Constitutionally, if a law is challenged under the Second Amendment, the court must conduct a two-step inquiry: (1) it must determine whether the challenged law burdens conduct protected by the Second Amendment; and (2) determine the appropriate level of scrutiny (heightened, intermediate or rational basis). The 9th Circuit sidestepped the second step, by holding that as a matter of law, county measures restricting the sale of guns do not by themselves implicate a fundamental Second Amendment right unless the restriction on sales amounts to an outright ban on the sale of weapons.

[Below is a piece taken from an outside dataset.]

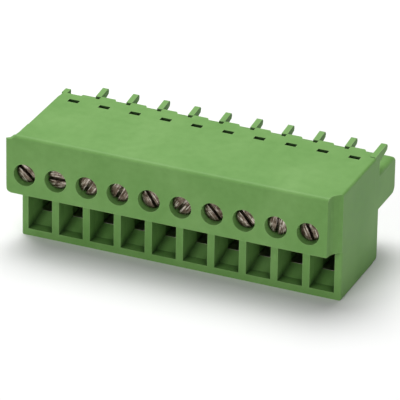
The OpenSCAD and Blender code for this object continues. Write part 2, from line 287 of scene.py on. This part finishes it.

In sum, as I previously argued in an amicus brief submitted in support of the county, the zoning ordinance was merely that -- not an unconstitutional ban on the sale of guns, but a local police power zoning restriction that required gun stores to be a certain distance from sensitive public places such as schools and residential areas. However, since the court did not define the contours of what constitutes a permissible restriction on the "sale" of firearms the decision has wide ranging implications on the ability of local governments to restrict the commerce of gun control, at least in the 9th Circuit. Local governments may now have stronger legal grounds to enact other gun measures such as restrictions on the type of weapons that can be sold, the amount of weapons an owner can legally purchase, etc.

Because, let's face it, the ability to legally acquire 45 high-powered semi-automatic weapons and unload them onto a crowd of people is not something the Founding Fathers had in mind when passing the Second Amendment. The Las Vegas shooting massacre was a terrorist act, pure and simple. Yet, despite the increased frequency and destruction brought on by these senseless shootings, it would foolish to think that the Second Amendment is going to be repealed anytime soon.